Di sisi lain, ada sementara pendapat yang mengatakan bahwa para
sahabat yang nota bene lebih mengetahui tentang isi kandungan al-Qur’an
tidak pernah berpendapat bahwa al-Qur’an mencakup sains modern.
Sehingga, generasi selanjutnya merasa tertekan dan dihinggapi rasa takut
untuk melangkah lebih jauh di dalam menafsirkan ayat-ayat al-Qur’an,
yang secara lebih khusus menyangkut fenomena kealaman (al-ayat al-kauniyah).

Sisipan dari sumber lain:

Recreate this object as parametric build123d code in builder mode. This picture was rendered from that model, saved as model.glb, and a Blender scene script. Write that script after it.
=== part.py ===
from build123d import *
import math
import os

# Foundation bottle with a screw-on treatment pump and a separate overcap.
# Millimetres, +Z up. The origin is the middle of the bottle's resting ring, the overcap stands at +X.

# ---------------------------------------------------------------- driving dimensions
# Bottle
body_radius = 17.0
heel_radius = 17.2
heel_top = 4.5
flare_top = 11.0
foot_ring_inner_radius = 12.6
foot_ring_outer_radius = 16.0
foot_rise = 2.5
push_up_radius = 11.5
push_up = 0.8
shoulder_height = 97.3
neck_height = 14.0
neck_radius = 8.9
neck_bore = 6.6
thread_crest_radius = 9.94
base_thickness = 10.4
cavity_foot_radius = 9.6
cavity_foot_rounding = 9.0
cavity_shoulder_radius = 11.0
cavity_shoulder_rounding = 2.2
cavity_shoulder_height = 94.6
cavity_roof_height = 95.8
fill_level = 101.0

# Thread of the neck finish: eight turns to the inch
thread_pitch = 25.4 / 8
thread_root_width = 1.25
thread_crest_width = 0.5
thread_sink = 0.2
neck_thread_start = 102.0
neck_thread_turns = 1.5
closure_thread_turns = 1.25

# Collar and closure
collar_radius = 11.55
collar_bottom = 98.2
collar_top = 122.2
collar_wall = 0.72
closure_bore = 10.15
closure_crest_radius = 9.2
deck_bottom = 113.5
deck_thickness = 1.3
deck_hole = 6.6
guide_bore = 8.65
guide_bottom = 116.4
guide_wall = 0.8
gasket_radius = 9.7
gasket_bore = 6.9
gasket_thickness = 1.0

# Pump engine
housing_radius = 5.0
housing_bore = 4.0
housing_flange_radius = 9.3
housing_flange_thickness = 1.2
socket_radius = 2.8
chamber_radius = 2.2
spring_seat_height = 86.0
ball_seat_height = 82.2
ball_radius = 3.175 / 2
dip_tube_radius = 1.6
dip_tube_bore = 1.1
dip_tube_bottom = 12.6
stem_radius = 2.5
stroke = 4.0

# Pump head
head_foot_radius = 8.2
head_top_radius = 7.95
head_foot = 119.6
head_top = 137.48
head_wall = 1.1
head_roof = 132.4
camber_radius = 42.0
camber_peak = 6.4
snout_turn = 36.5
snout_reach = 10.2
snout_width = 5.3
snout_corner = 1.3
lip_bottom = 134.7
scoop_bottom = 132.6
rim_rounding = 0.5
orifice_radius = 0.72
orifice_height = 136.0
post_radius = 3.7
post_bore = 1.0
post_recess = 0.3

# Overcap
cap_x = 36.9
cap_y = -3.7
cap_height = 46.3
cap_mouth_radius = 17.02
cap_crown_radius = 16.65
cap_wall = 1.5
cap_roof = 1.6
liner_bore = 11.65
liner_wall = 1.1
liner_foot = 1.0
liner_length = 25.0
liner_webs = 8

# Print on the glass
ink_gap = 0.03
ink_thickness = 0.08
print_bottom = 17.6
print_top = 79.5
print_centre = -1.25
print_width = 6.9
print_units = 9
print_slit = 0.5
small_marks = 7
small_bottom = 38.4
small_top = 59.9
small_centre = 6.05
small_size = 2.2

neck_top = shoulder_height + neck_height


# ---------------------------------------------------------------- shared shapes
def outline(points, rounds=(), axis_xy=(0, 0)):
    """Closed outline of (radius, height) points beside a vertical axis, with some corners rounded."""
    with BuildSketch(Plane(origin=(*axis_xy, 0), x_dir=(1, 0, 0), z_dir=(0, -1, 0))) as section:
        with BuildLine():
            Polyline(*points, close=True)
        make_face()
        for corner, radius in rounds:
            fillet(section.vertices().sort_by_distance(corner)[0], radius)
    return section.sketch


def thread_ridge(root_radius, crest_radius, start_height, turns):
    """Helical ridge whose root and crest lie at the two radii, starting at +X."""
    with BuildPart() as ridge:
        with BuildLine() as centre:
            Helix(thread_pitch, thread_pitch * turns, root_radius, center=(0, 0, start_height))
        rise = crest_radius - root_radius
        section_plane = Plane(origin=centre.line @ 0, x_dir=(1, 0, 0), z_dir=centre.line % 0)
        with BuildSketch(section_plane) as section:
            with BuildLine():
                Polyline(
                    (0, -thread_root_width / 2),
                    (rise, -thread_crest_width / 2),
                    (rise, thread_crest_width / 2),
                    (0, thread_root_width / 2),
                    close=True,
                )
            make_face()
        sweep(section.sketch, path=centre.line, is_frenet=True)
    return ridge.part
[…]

Akibatnya, mereka selalu menyerahkan arti dan maknanya kepada Allah
swt. Persoalannya sekarang adalah: apakah kita yang hidup pada masa
sekarang ini – masa di mana ilmu pengetahuan modern telah berkembang
sedemikian pesatnya – harus memahami al-Qur’an layaknya pemahaman para
sahabat ketika itu?
Kewajiban kita memahami al-Qur’an pada masa sekarang ini sama halnya
kewajiban sahabat memahami al-Qur’an pada waktu itu. Artinya, ketika
para sahabat memahami al-Qur’an ketika itu didasarkan pada konteks
kesejarahannya, maka kita pun harus memahami al-Qur’an harus disesuaikan
dengan perkembangan zaman yang terjadi seperti sekarang ini.

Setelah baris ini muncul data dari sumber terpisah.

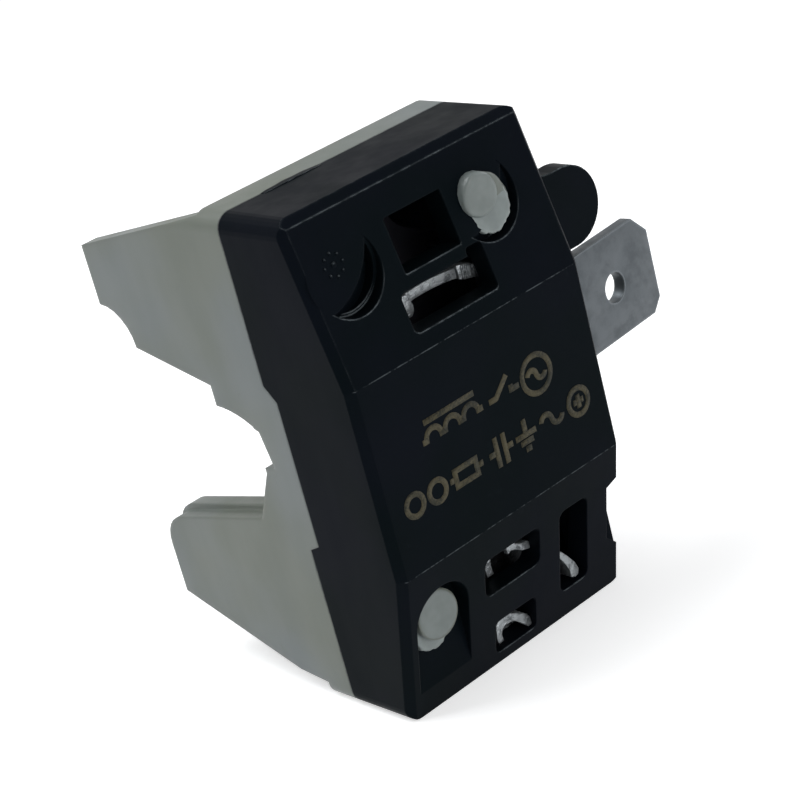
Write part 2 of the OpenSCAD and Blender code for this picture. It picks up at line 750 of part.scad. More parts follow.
// Front outline of the bar in X and Z
function bar_outline(h) =
    let (p = [bar_left, strip_z + bar_lift_left], q = [tab_left + snug, strip_z + bar_lift_right])
    concat(bow(p, q, bar_bow), bow(q + [0, h], p + [0, h], -bar_bow));
module start_strip() {
    x = mech_x - contact_x;
    top = strip_z + strip_t;
    color([0.7, 0.72, 0.73]) difference() {
        union() {
            along_y(-bar_front, -bar_back) polygon(bar_outline(strip_t));
            along_y(-bar_front, -bar_front + tab_t) polygon([[hook_left, top + bar_lift_left - strip_t / 2],
                [hook_left, top - strip_t], [hook_left + strip_t / 2, top - hook_drop],
                [hook_right - strip_t / 2, top - hook_drop], [hook_right, strip_z],
                [bar_left + strip_t, top + bar_lift_left]]);
            along_y(-bar_front, -bar_front + tab_t) polygon(concat(
                [[tab_left, top - tab_h + tab_fall / 2], [tab_left, top + bar_lift_left]],
                arc([tab_right - tab_round, top - tab_fall + bar_lift_left - tab_round], tab_round, 90, -tab_turn),
                [[tab_right - tab_h, top - tab_fall + bar_lift_left - tab_h]]));
            translate([x - strip_w / 2, -bar_front, strip_z])
                cube([strip_w, bar_front + mech_y + strip_end, strip_t]);
            translate([pin_x - clip_r, -bar_back - snug, strip_z])
                cube([x - pin_x + clip_r, bar_back - bar_foot + snug, strip_t]);
        }
        translate([x, mech_y, strip_z - cut]) cylinder(r = rivet_r, h = strip_t + 2 * cut);
        translate([pin_x, rivet_y, strip_z - cut]) cylinder(r = rivet_r, h = strip_t + 2 * cut);
    }
}

// Split spring sleeve for a pin, with the flat tongue that carries it
module pin_clip(z, tongue_z, slit_side) {
    y0 = clip_start;
    y1 = clip_end;
    color([0.74, 0.68, 0.45]) difference() {
        union() {
            bar_y(pin_x, z, clip_r, y0, y1);
            translate([pin_x - clip_r, -bar_back, tongue_z])
                cube([2 * clip_r, y0 + bar_back + clip_t, clip_t]);
        }
        bar_y(pin_x, z, pin_r, y0 - snug, y1 + cut);
        translate([pin_x - clip_slit / 2, y0 - cut, z + slit_side * pin_r / 2 - (slit_side < 0 ? clip_r : 0)])
            cube([clip_slit, clip_len + 2 * cut, clip_r]);
        translate([pin_x, rivet_y, tongue_z - cut]) cylinder(r = rivet_r, h = clip_t + 2 * cut);
    }
}

module start_pin_clip() {
    pin_clip(pin_high, strip_z + strip_t, -1);
}

// Height of the lower clip's tongue, under the low pillar
run_tongue_z = pin_low - clip_r + slide_play;
module run_pin_clip() {
    pin_clip(pin_low, run_tongue_z, 1);
}

// Rivet that joins a strip and a clip's tongue
module strap_rivet(z0, h) {
    color([0.74, 0.68, 0.45]) translate([pin_x, rivet_y, z0]) {
        translate([0, 0, -rivet_head]) cylinder(r = 2 * rivet_r, h = rivet_head);
        translate([0, 0, -snug]) cylinder(r = rivet_r, h = h + 2 * snug);
        translate([0, 0, h]) cylinder(r = 2 * rivet_r, h = rivet_head);
    }
}

module start_rivet() {
    strap_rivet(strip_z, strip_t + clip_t);
}

module run_rivet() {
    strap_rivet(run_tongue_z - strip_t, strip_t + clip_t);
}

// Run strap: an upright plate behind the lower windows, with bent loops in X and Z in front of it
strap_y = -3;
strap_left = -3.3;
strap_right = 6.2;
strap_high = 7.9;
strap_corner = 0.5;
strap_tail = [-0.9, 1.1, 1.5];
loop_mid_y = -4.55;
loop_mid = [[-0.9, 5.1], [-0.95, 5.8], [-0.75, 6.6], [-0.2, 7.1], [0.6, 7.15], [1.15, 6.7], [1.55, 6.25], [2.28, 5.92],
    [2.78, 5.68], [3.1, 5.4], [2.93, 5.12], [2.1, 5.3], [1.5, 5.7], [1, 6.2], [0.5, 6.55], [0, 6.55], [-0.35, 6.2],
    [-0.45, 5.7], [-0.4, 5.1]];
loop_foot_y = -4.5;
loop_foot = [[-1.25, 0.9], [-1.32, 1.5], [-1.15, 1.95], [-0.8, 2.18], [-0.3, 2.22], [0.3, 2.12], [0.8, 1.9], [1.3, 1.5],
    [1.3, 1.1], [0.75, 1.4], [0.3, 1.6], [-0.1, 1.7], [-0.5, 1.72], [-0.75, 1.6], [-0.88, 1.35], [-0.85, 0.9]];
loop_side_y = -5;
loop_side = [[4, 4.35], [4.4, 4.1], [4.85, 3.55], [5.3, 2.9], [5.47, 2.4], [5.35, 2.1], [5.1, 2.02], [4.8, 2.15],
    [4.78, 2.6], [4.55, 3.2], [4.27, 3.65], [4, 3.85]];
module run_strap() {
    z0 = run_tongue_z - strip_t;
    color([0.7, 0.72, 0.73]) difference() {
        union() {
            along_y(strap_y, strap_y + strip_t)
                polygon(round_rect(strap_left, strap_right, z0, strap_high, strap_corner));
            translate([strap_tail[0], strap_y, strap_tail[2]])
                cube([strap_tail[1] - strap_tail[0], strip_t, z0 - strap_tail[2] + strip_t]);
            translate([pin_x - clip_r, strap_y, z0])
                cube([strap_left + strip_t - pin_x + clip_r, -strap_y - bar_foot, strip_t]);
            along_y(loop_mid_y, strap_y + snug) polygon(loop_mid);
            along_y(loop_foot_y, strap_y + snug) polygon(loop_foot);
            along_y(loop_side_y, strap_y + snug) polygon(loop_side);
        }
        translate([pin_x, rivet_y, z0 - cut]) cylinder(r = rivet_r, h = strip_t + 2 * cut);
    }
}

// Place of a coil end above the upper flange, and the channel that leads it through the plate
lead_r = chamber_r + lead_side + wire_d / 2;
lead_z = flange_high + flange_t + head_gap + wire_d / 2 + 2 * slide_play;
function lead_at(a) = [mech_x + lead_r * cos(a), mech_y + lead_r * sin(a)];
module lead_channel(a) {
    half = wire_d / 2 + slide_play;
    p = lead_at(a);
    translate([p[0] - half, -cut, chamber_low - cut]) cube([2 * half, p[1] + half + cut, lead_z + half - chamber_low + cut]);
}

// Round wire that follows named points, a ball at each bend
module wire(points) {
    for (i = [0 : len(points) - 2]) {
        p = points[i];
        q = points[i + 1];
        d = q - p;
        translate(p) rotate([0, acos(d[2] / norm(d)), atan2(d[1], d[0])]) cylinder(r = wire_d / 2, h = norm(d), $fn = wire_fn);
        translate(q) sphere(r = wire_d / 2, $fn = wire_fn);
    }
}

// Coil end that runs to the back of the blade terminal
module line_lead() {
    p = lead_at(lead_angles[1]);
    y = -blade_front + blade_t + wire_d / 2 + snug;
    x = half_w - blade_foot / 2;
    color([0.62, 0.32, 0.16]) wire([[p[0], p[1], flange_high + snug], [p[0], p[1], lead_z], [p[0], y, lead_z],
        [x, y, lead_z], [x, y, blade_z - blade_w / 4]]);
}

// Coil end that runs down to the back of the run strap
module run_lead() {
    p = lead_at(lead_angles[0]);
    y = strap_y + strip_t + wire_d / 2 + snug;
    color([0.62, 0.32, 0.16]) wire([[p[0], p[1], flange_high + snug], [p[0], p[1], lead_z], [p[0], y, lead_z],
        [p[0], y, strap_high - 2 * wire_d]]);
}

front_cover();
rear_body();
coil_bobbin();
coil_winding();
coil_wrap();
guide_plate();
buffer_pad();
plunger();
push_rod();
spring_collar();
contact_spring();
contact_bridge();
bridge_contacts();
rod_clip();
line_terminal();
line_contact();
start_strip();
start_contact();
start_pin_clip();
start_rivet();
run_strap();
run_pin_clip();
run_rivet();
line_lead();
run_lead();
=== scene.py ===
"""Looks of a plug-in compressor start relay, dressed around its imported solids."""

import json
import logging
import math
from dataclasses import dataclass
from enum import Enum
from typing import Any, Optional, Sequence, Union

import bmesh
import bpy
from mathutils import Matrix, Vector


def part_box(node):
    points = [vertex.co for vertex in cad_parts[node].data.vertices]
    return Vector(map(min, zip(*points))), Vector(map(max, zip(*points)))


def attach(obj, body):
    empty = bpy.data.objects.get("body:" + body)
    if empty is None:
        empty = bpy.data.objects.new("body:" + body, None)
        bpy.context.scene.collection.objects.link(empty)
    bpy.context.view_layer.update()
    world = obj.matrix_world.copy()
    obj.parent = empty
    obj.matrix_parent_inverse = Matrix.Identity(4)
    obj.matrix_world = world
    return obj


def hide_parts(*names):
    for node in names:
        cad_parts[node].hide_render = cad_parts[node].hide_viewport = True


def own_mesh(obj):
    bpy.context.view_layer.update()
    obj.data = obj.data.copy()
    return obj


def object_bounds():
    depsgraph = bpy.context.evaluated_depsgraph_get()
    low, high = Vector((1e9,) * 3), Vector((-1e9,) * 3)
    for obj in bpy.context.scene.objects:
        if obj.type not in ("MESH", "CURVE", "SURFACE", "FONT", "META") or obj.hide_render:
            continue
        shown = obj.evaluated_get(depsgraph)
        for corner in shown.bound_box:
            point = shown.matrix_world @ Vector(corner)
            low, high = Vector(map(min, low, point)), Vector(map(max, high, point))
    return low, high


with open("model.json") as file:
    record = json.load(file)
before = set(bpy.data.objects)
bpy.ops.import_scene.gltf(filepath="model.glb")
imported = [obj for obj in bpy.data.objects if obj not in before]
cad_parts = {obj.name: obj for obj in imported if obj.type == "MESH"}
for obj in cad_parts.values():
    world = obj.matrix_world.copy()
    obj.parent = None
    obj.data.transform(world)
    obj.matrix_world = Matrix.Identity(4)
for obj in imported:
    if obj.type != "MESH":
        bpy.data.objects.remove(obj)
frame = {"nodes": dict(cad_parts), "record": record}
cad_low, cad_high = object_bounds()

MM = 0.001
log = logging.getLogger("start_relay")

Pair = tuple[float, float]
Point = tuple[float, float, float]
Levels = tuple[float, float, float, float]
Colour = tuple[float, float, float]
Outline = Sequence[Pair]
Faces = list[tuple[int, ...]]


def srgb(red: int, green: int, blue: int) -> Colour:
    """Linear colour of a display colour whose parts run from 0 to 255."""
    return tuple(
        c / 12.92 if c <= 0.04045 else ((c + 0.055) / 1.055) ** 2.4
        for c in (red / 255, green / 255, blue / 255)
    )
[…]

Di samping itu, al-Qur’an telah memerintahkan kepada kita untuk tidak
mengikuti nenek moyang kita dengan menelan mentah-mentah apa yang
mereka yakini dengan tanpa memilih dan memilah mana yang baik dan mana
yang buruk. Atau dengan kata lain, bahwa pemahaman kita terhadap
al-Qur’an sekarang ini tidak harus selalu sama dengan pemahaman para
pendahulu kita yang secara historis tentu memiliki perbedaan-perbedaan
yang kadangkala sangat diametral.
Al-Qur’an merupakan kitab masa lalu, masa kini, dan masa yang akan
datang. Ia merupakan sumber kebenaran yang mutlak yang tidak ada
keraguan di dalamnya dan menjadi pedoman hidup untuk seluruh umat
manusia di alam semesta ini. Oleh karena itu, di samping al-Qur’an mampu
menyelami masa silam, dan muncul dipermukaan sekarang ini, juga mampu
menjangkau masa yang akan datang.
Ajaran-ajarannya tidak hanya terbatas pada bidang-bidang keagamaan
semata, tetapi juga menyangkut masalah-masalah politik, ekonomi, sosial,
dan disiplin ilmu lainnya, yang termasuk di dalamnya adalah
masalah-masalah ilmu pengetahuan modern dan teknologi. Al-Qur’an mengungkapkan berbagai disiplin ilmu tersebut hanya berupa
isyarat sepintas yang tidak dapat ditangkap isyarat tersebut hanya
dengan membaca sekali saja, tetapi harus dibaca berulang-ulang, sehingga
akan ditemukan makna baru yang mungkin berbeda dengan makna yang
ditemukan ketika membaca untuk kali pertama.